How to play La Farsante like Carin

If you're a musician, you've probably noticed that the chords for Leon’s version are deceptively simple but hard to master because of the rhythm. It usually sits in a traditional 3/4 or 2/4 time signature depending on the live arrangement.

The key to getting that Carin Leon sound isn't just hitting the chords—it's the golpe on the guitar or the tololoche. It needs to feel heavy.
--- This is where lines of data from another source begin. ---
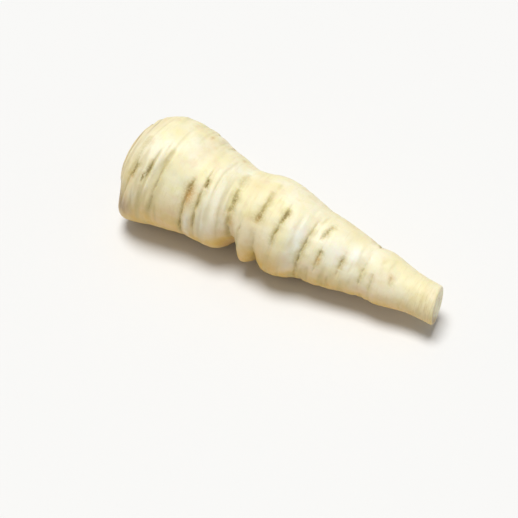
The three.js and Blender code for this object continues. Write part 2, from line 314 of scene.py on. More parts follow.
# The two ends are tanned where they dried: the shoulder along this stretch, and the skin near the
# cut, least on the side across from CUT_TAN_SIDE. The cut face is browned low on the front.
SHOULDER_TAN = (2, 13)
CUT_TAN = (CUT_AT - 20, CUT_AT - 3)
CUT_TAN_SIDE = 130
CUT_TAN_EDGE = (-0.6, 0.5)
CUT_TAN_LEAST = 0.35
CUT_LOW_SIDE = 110
CUT_LOW_EDGE = (-0.2, 0.9)

# The crown's own colours end along this stretch and over these radii.
CROWN_ALONG = (3, 10)
CROWN_RADII = (14, 24)

GROWN_UNIT = 10  # the noises read places in centimetres
SPOKE_DRIFT = 0.3  # how far the streaks of the cut face change from its middle to its rim

# What an attribute is at the crown's middle and at the cut's, where it isn't 0.
POLES = {
    "grown": ((OUTLINE[0][0] / GROWN_UNIT, 0, 0), (CUT_AT / GROWN_UNIT, 0, 0)),
    "shoulder": (1, 0),
    "crown": (1, 0),
    "cut": (0, 1),
    "cut_share": (1, 0),
    "cut_low": (0, 0.2),
}

# ---- The material: colours are sRGB of 0 to 255 --------------------------------------------------

# Noises over the skin: how far some are squeezed along and across the root and one is shifted, then
# the scale, detail and roughness of each and the distortion of some.
RINGED = (6.0, 0.9, 0.9)
FINE_RINGED = (16.0, 1.6, 1.6)
CROWN_RINGED = (2.0, 2.2, 2.2)
WARMTH_SHIFT = (7, 3, 5)
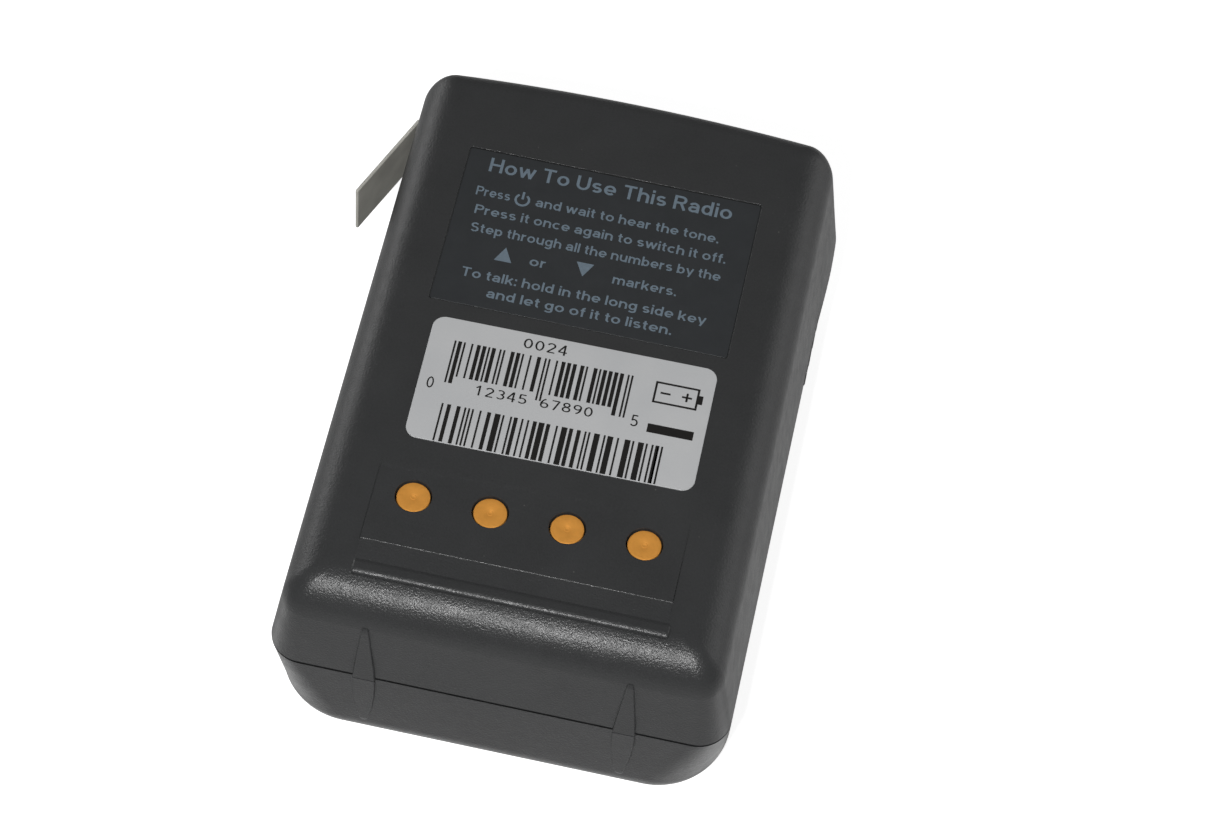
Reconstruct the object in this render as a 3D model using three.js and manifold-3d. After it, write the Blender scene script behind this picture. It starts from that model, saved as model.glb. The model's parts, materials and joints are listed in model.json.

It needs to feel like the floor is shaking a little bit.

Actionable insights for the hardcore fans

If you want to dive deeper into why this song works or how to experience it best, here is what you should actually do:

  1. Listen to the "En Vivo" versions: The studio version is great, but the live recordings from albums like Cura Local or his 2025 live sessions capture the raw energy that makes this song a beast.
  2. Watch the Tiny Desk (Home) Concert: If you haven't seen his NPR performances, you're missing the nuances of his vocal control. He handles the "farsante" themes with a soulfulness that most regional singers can't touch.
  3. Compare the eras: Play Juan Gabriel’s 1980s version side-by-side with Carin’s. Notice the difference in the brass section. Gabriel uses it for melody; Leon uses it for punctuation.
  4. Catch him live in 2026: He’s currently on a massive run, including those Sphere dates in Vegas. La Farsante is almost guaranteed to be in the setlist because it’s the bridge between his early solo career and his current global superstardom.

This song isn't going anywhere. It’s survived forty years of musical evolution, and thanks to Leon, it’s probably going to last another forty. It’s a masterclass in how to honor the past without being trapped by it.